WHAT IS BEING ASKED:
Please restate, exactly as written, the lines running from the beginning of the material through the line that has "the pad's height." in it.

DATA EXCERPT:
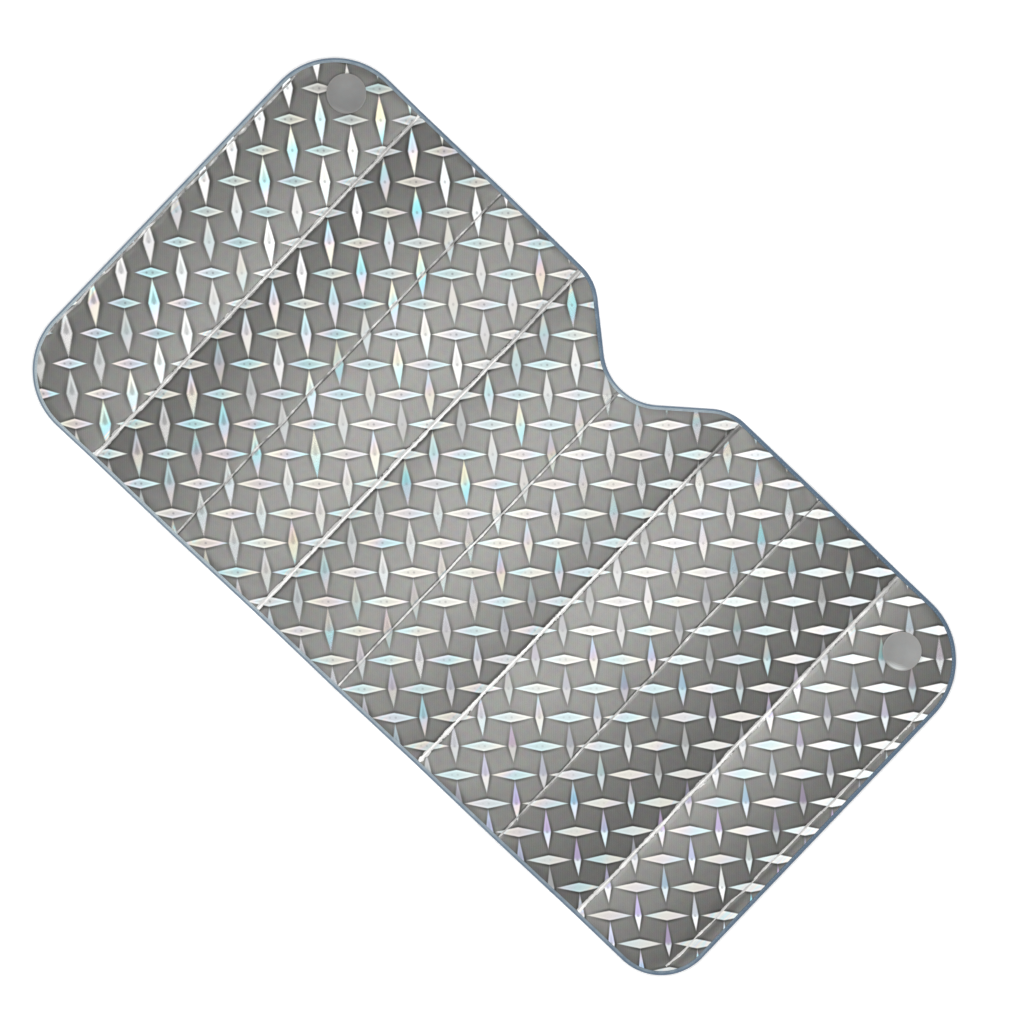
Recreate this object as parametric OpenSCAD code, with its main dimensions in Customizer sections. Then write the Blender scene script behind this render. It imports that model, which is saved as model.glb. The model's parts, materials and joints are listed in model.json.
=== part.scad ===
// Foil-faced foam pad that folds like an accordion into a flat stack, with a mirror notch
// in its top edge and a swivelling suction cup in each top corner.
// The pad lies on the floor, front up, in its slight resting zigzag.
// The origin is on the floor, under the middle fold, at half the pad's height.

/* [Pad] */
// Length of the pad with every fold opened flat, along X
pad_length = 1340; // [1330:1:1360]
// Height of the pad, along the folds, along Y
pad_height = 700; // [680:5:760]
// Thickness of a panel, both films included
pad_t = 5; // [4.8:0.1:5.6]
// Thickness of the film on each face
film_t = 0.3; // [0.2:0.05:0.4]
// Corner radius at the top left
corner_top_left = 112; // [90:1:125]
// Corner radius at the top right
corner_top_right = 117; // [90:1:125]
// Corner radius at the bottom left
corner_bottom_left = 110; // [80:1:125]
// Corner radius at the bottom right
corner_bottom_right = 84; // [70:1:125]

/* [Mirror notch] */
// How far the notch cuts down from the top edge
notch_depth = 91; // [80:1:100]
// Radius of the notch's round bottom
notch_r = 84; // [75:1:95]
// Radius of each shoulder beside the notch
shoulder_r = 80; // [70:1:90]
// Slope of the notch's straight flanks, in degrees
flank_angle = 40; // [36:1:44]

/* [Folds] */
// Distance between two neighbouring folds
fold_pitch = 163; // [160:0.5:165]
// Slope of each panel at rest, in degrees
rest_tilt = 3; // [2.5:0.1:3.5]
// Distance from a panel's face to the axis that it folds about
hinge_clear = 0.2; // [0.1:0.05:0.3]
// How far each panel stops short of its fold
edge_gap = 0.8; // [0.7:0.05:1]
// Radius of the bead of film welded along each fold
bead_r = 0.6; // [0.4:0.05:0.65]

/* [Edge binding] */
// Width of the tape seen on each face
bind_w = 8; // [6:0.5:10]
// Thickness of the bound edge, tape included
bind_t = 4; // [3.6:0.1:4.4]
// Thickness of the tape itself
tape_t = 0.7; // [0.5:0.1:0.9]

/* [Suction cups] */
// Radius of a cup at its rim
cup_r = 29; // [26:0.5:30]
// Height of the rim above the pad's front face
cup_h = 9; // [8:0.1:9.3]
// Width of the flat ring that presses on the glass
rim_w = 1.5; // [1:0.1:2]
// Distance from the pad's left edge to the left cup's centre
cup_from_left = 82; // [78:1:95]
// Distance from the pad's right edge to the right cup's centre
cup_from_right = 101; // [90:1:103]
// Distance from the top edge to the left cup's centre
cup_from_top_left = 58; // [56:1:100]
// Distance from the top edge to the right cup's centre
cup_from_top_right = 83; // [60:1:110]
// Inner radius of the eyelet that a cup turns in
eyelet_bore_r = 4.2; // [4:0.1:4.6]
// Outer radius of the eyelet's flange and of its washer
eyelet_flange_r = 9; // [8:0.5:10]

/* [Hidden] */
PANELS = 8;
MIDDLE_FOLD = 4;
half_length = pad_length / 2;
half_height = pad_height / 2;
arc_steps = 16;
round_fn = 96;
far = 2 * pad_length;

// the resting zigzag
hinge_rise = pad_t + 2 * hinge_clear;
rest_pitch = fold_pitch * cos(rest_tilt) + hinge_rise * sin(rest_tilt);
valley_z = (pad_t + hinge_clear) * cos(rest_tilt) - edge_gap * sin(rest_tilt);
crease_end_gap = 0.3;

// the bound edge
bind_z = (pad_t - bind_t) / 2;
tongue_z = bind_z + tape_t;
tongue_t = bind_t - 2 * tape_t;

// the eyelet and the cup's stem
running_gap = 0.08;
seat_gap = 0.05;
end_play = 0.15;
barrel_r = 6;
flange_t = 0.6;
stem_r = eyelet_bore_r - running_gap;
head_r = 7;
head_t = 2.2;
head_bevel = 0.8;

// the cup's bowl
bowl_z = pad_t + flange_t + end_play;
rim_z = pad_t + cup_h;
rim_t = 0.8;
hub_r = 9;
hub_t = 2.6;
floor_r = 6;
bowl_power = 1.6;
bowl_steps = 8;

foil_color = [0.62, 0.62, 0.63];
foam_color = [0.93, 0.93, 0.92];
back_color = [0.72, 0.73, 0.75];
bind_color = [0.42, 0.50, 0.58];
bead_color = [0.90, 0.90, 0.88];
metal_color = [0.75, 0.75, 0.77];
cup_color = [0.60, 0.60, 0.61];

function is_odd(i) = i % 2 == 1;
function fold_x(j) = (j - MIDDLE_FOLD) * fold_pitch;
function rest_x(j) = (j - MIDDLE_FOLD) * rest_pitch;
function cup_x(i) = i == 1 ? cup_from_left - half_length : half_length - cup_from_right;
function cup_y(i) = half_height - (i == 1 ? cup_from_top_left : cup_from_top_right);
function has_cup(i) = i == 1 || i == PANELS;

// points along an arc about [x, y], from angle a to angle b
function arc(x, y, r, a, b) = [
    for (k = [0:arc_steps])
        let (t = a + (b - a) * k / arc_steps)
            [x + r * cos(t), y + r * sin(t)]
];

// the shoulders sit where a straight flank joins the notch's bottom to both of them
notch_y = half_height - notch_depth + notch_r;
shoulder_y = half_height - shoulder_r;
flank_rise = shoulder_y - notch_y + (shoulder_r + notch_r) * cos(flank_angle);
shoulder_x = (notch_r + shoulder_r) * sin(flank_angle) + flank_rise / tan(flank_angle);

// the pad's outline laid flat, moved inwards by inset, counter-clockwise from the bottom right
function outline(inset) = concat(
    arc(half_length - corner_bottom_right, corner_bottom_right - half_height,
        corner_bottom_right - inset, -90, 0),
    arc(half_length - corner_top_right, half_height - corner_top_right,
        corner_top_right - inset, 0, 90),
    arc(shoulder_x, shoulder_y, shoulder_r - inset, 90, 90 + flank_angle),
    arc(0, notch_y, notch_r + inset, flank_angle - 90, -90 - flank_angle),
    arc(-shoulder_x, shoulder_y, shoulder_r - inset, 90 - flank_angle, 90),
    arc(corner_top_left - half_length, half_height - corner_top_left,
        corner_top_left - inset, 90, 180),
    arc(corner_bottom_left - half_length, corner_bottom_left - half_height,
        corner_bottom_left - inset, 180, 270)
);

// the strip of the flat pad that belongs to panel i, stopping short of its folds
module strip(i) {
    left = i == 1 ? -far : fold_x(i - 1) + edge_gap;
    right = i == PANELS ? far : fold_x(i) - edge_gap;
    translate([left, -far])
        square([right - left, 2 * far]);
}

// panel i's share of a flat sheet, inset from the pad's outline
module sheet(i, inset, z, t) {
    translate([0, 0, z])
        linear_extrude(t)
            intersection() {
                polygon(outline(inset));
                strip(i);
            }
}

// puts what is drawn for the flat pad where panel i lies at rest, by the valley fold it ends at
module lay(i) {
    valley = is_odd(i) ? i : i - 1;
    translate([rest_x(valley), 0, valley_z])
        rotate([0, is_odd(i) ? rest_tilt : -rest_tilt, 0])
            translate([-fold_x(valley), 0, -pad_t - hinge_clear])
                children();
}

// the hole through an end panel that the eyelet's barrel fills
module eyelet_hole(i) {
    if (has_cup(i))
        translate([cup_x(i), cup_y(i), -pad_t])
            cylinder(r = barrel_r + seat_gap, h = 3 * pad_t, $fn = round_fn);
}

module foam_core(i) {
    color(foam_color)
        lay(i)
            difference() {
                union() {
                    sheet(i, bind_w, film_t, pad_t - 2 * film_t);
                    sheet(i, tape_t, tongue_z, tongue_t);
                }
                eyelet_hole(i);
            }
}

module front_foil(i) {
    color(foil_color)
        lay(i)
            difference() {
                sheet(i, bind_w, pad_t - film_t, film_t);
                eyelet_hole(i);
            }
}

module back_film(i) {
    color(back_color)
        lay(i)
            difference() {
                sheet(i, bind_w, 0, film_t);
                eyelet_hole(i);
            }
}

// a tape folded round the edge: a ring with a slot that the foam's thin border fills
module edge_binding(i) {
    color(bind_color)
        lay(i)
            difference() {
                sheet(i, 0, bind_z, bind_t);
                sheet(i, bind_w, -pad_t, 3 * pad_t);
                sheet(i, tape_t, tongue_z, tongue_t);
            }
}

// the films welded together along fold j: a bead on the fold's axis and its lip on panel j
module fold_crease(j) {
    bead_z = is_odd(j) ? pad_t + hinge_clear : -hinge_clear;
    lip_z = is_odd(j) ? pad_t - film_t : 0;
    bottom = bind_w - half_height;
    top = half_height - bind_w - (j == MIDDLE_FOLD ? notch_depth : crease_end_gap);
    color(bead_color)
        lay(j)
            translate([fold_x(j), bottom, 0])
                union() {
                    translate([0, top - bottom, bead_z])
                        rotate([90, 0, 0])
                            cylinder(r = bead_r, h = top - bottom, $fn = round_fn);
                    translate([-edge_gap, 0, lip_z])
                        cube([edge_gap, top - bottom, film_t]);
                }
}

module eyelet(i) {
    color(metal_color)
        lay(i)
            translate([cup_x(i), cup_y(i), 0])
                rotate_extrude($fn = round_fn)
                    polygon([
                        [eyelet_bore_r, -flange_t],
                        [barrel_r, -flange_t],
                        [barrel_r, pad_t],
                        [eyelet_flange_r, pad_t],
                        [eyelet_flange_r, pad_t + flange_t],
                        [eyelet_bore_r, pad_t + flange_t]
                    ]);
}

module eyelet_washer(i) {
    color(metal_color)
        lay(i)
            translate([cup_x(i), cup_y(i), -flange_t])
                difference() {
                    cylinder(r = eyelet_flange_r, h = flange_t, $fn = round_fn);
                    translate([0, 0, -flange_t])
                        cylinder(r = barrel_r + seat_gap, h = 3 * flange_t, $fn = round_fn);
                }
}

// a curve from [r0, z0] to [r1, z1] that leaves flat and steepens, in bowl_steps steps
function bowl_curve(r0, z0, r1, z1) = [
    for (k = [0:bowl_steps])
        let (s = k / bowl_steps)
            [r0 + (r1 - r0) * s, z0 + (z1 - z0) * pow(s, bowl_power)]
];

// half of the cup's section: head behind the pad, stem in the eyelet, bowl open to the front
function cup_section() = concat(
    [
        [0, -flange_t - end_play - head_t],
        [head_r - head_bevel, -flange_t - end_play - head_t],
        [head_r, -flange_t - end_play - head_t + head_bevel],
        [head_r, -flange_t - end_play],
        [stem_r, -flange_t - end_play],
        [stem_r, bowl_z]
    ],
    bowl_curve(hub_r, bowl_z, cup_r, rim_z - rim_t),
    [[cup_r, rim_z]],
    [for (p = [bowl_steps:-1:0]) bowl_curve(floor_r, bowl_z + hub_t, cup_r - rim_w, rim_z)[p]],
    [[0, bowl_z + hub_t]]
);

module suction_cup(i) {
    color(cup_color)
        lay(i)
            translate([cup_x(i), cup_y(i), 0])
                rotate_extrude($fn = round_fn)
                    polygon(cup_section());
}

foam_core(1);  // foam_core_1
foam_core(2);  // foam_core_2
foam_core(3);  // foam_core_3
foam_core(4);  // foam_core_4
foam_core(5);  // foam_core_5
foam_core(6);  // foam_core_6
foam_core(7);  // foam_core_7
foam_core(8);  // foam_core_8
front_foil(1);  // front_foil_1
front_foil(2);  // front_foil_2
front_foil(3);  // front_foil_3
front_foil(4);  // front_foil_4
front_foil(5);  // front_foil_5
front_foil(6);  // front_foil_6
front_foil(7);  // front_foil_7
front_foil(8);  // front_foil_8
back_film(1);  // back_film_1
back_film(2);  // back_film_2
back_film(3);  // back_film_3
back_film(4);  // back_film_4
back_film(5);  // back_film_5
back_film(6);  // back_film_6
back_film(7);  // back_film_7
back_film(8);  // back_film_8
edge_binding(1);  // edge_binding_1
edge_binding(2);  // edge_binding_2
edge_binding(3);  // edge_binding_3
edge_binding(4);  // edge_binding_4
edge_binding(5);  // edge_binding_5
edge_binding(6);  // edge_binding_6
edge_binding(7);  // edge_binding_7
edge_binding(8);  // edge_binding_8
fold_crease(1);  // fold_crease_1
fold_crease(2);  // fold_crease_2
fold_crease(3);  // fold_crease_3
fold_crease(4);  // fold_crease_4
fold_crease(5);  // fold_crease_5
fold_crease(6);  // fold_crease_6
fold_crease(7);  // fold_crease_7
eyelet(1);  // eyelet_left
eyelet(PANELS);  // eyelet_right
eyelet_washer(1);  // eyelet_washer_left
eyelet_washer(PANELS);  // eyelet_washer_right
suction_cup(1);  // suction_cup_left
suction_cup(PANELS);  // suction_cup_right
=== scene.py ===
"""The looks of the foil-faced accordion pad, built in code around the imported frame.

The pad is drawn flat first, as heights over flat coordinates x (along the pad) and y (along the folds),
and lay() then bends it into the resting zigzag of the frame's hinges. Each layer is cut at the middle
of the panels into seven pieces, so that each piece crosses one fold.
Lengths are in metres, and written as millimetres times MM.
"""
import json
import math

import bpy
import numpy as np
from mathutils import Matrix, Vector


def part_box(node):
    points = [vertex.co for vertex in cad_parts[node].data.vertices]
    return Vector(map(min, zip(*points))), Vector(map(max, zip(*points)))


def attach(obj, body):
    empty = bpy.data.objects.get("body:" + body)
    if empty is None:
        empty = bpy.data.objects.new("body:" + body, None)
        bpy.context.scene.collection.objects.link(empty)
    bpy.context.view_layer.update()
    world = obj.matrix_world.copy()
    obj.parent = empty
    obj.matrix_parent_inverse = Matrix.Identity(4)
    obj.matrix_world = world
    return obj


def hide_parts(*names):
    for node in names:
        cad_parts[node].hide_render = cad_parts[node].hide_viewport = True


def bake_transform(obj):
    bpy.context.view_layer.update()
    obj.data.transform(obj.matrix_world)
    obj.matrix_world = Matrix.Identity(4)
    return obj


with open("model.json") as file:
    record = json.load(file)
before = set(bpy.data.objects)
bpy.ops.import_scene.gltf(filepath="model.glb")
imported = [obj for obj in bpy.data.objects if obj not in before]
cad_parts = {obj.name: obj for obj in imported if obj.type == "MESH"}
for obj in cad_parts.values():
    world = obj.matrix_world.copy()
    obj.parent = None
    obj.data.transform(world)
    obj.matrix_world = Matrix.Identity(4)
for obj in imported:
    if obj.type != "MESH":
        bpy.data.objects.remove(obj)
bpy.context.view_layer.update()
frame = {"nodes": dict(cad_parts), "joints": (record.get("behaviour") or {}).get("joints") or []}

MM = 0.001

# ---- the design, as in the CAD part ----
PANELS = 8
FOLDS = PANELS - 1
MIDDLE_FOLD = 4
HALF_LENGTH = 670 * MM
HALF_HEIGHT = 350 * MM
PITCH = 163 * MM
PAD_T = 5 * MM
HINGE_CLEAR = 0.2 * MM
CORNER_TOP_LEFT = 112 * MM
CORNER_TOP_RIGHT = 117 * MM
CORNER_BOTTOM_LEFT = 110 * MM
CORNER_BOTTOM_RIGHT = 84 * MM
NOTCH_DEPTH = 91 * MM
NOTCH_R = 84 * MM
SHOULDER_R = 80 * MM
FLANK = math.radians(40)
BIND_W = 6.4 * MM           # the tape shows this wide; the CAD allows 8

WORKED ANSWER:
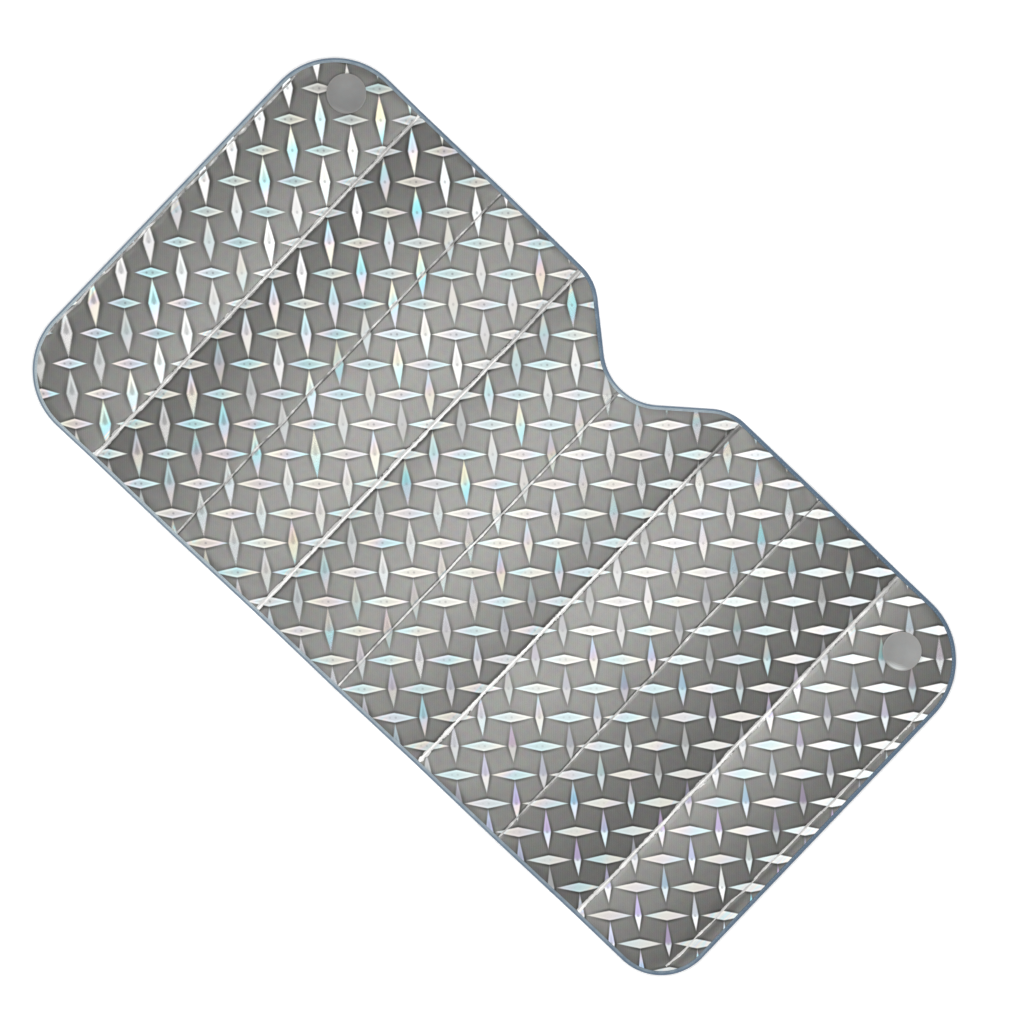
Recreate this object as parametric OpenSCAD code, with its main dimensions in Customizer sections. Then write the Blender scene script behind this render. It imports that model, which is saved as model.glb. The model's parts, materials and joints are listed in model.json.
=== part.scad ===
// Foil-faced foam pad that folds like an accordion into a flat stack, with a mirror notch
// in its top edge and a swivelling suction cup in each top corner.
// The pad lies on the floor, front up, in its slight resting zigzag.
// The origin is on the floor, under the middle fold, at half the pad's height.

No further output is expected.